Former IMF chief economist Olivier Blanchard, one of the first economists to warn about high inflation in the waning days of the pandemic, now says inflation can come down on its own because the shocks that kept inflation percolation in the 1970s seem absent today.

During the 1970s when inflation went higher, it set of a chain of events that led to ever-higher prices. Perhaps the clearest example is that many unions won concessions from management to have inflation factored into their annual pay gains. While this was good for the workers, it laid the groundwork for businesses to charge even higher prices These shifts came to be called “second-round effects.”

In a talk Friday at the IMF, Blanchard said he was pleasantly surprised that these second round effects seem absent.

“I was really worried about second-round effects – other prices and wages moving. There has been nearly no second-round effect in the U.S.,” Blanchard said.

He said the lesson is that there was enough credibility at the Federal Reserve about medium-term inflation.

People seem to be saying ‘ok, inflation is there but it will not stay’,” Blanchard.

There will be more pressure on prices from the supply-side of the economy like oil price.
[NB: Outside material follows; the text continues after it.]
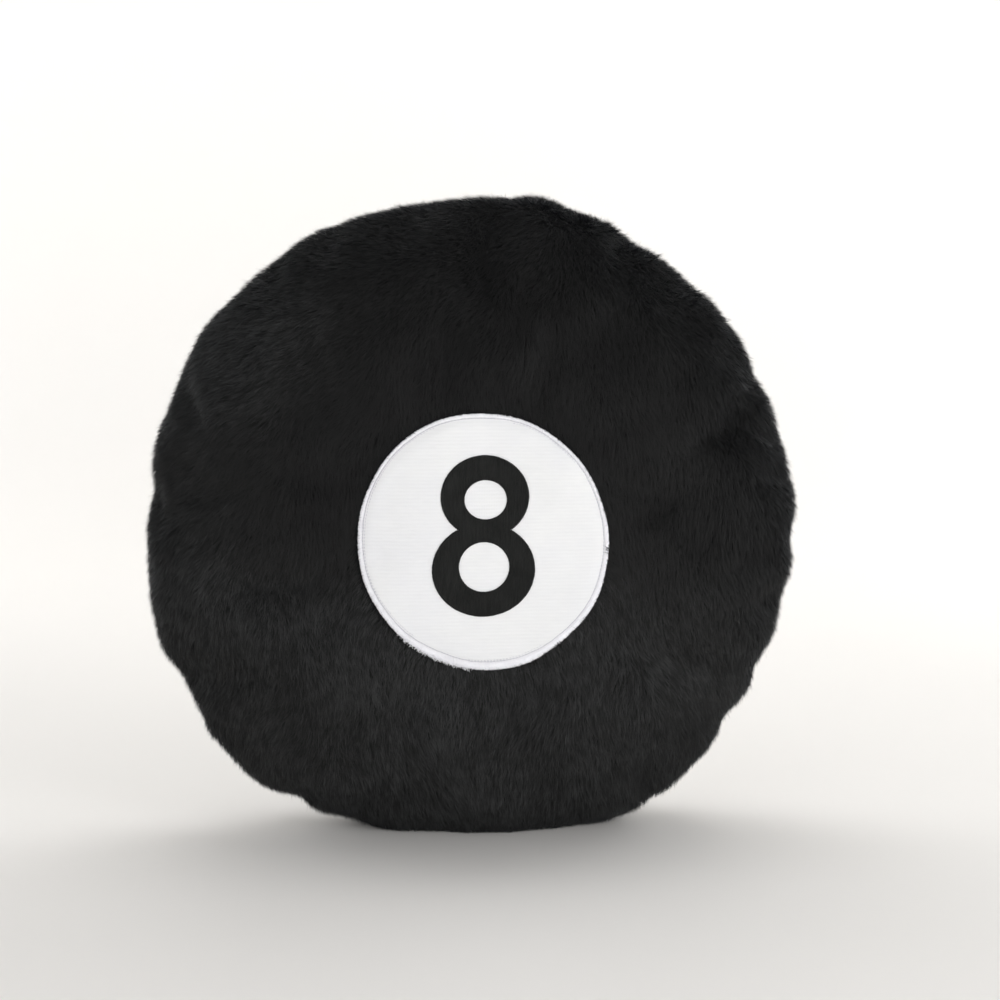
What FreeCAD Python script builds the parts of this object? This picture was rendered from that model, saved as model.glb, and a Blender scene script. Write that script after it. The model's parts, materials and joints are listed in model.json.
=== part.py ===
import FreeCAD, Part
import Sketcher
import math
import os

# Round plush cushion with a numeral patch, standing on its edge.
# Millimetres. +Z up, the patch faces -Y, +X is to the viewer's right.
# The origin is the centre of the flattened edge that the cushion stands on.

doc = FreeCAD.newDocument("round_plush_cushion")

# ---------------------------------------------------------------- driving sizes
SIZES = [
    ("pile_radius", 203.0),  # disc radius to the tips of the pile
    ("crown", 64.0),  # half thickness to the tips of the pile
    ("fabric", 9.0),  # backing cloth and pile together
    ("base_cloth", 6.0),  # the same cloth where the weight presses it flat
    ("disc_centre", 190.0),  # height of the disc's centre over the surface
    ("patch_dx", 2.0),
    ("patch_dz", -2.0),
    ("patch_radius", 76.0),
    ("seat_radius", 77.5),
    ("backing_radius", 74.0),
    ("border_inner", 71.6),
    ("level_seat", 61.0),  # crown heights of the layers of the patch
    ("level_backing", 61.5),
    ("level_twill", 62.7),
    ("level_numeral", 63.5),
    ("level_edge", 63.9),
    ("level_border", 63.9),
    ("upper_dx", 1.6),  # the numeral's two lobes and their counters
    ("upper_dz", 27.4),
    ("upper_half_wide", 25.9),
    ("upper_half_tall", 24.6),
    ("lower_dx", 0.6),
    ("lower_dz", -16.5),
    ("lower_half_wide", 30.4),
    ("lower_half_tall", 28.3),
    ("upper_hole_dz", 25.3),
    ("upper_hole_wide", 12.8),
    ("upper_hole_tall", 12.0),
    ("lower_hole_dz", -15.0),
    ("lower_hole_wide", 14.9),
    ("lower_hole_tall", 15.3),
    ("edge_wide", 1.4),  # satin outline round the numeral
    ("seam_outer", 196.2),
    ("seam_inner", 194.6),
    ("seam_half", 0.8),
    ("seam_low", 2.4),
    ("seam_high", 4.0),
    ("zip_height", 125.0),  # the zip's line over the surface
    ("zip_arc", 546.0),  # radius that the back's curve has along the zip
    ("pocket_angle", 29.2),
    ("pocket_half", 17.0),
    ("pocket_deep", 14.0),
    ("flap_deep", 6.0),
    ("slit_angle", 28.0),
    ("slit_half", 6.0),
    ("tape_angle", 28.0),
    ("tape_edge", 15.5),
    ("tape_outer", 6.0),
    ("tape_inner", 6.6),
    ("chain_gap", 0.75),
    ("coil_edge", 3.0),
    ("coil_top", 3.6),
    ("coil_angle", 26.4),
    ("coil_turn", 0.2),
    ("stitch_near", 9.6),
    ("stitch_far", 10.2),
    ("stitch_deep", 7.1),
    ("stitch_angle", 26.8),
    ("stop_angle", 0.3),
    ("slider_angle", 1.36),
    ("slider_rest", 11.84),
    ("slider_bottom", 8.2),
    ("slider_sole", 6.9),
    ("slider_post", 0.45),
    ("slider_roof", 3.3),
    ("slider_top", 2.1),
    ("slider_half", 4.6),
    ("slider_wall", 3.3),
    ("slider_lip", 5.7),
    ("bail_long", 8.0),
    ("bail_eye", 4.8),
    ("bail_half", 1.5),
    ("bail_top", 0.7),
    ("bail_under", 0.5),
    ("eye_low", 1.9),
    ("pin_deep", 1.2),
    ("pin_radius", 0.5),
    ("arm_radius", 0.6),
    ("arm_in", 2.0),
    ("arm_out", 3.2),
    ("arm_long", 6.5),
    ("pull_long", 21.0),
    ("pull_hole", 1.6),
    ("label_near", 13.6),
    ("label_far", 15.9),
    ("label_drop", 42.0),
    ("label_thick", 0.6),
    ("label_off", 0.4),
    ("liner_y", -3.0),
    ("liner_crown", 51.0),
    ("liner_radius", 190.0),
    ("liner_cloth", 1.0),
    ("liner_low", 8.0),
    ("liner_thread", 1.2),
    ("fill_gap", 0.1),
]
sheet = doc.addObject("Spreadsheet::Sheet", "Sizes")
for row, (name, value) in enumerate(SIZES, start=1):
    sheet.set("A%d" % row, name)
    sheet.set("B%d" % row, str(value))
    sheet.setAlias("B%d" % row, name)
doc.recompute()
V = dict(SIZES)
V = {name: float(sheet.get(name)) for name in V}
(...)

He advised the Fed not to overreact to these price shifts by raising interest rates sharply.

Blanchard said he did predict the runaway inflation that occurred in the wake of the massive COVID-relief packages passed by Congress during the pandemic.

While he was right about the inflation, Blanchard said he was wrong about the reasons behind it.

Blanchard said he thought the federal government’s stimulus payments would lead to a spike in demand, which would lead to a low unemployment rate and enormous wage pressure.

But that’s not what has happened.

Instead of the labor market, inflation came from the price of basic goods, large increases in energy and food prices combined with shortages of other goods that led to price spikes.

Blanchard said the reason why commodity prices spiked is still an open question.

But more good news is that commodity prices have now stabilized and so the only engine left for price gains is the labor market.

“At the moment, the labor market is overheated so the Fed has to slow it down,” he said.

“Inflation is going to come down quite a bit on its own, but it will not come down to 2%,” he said.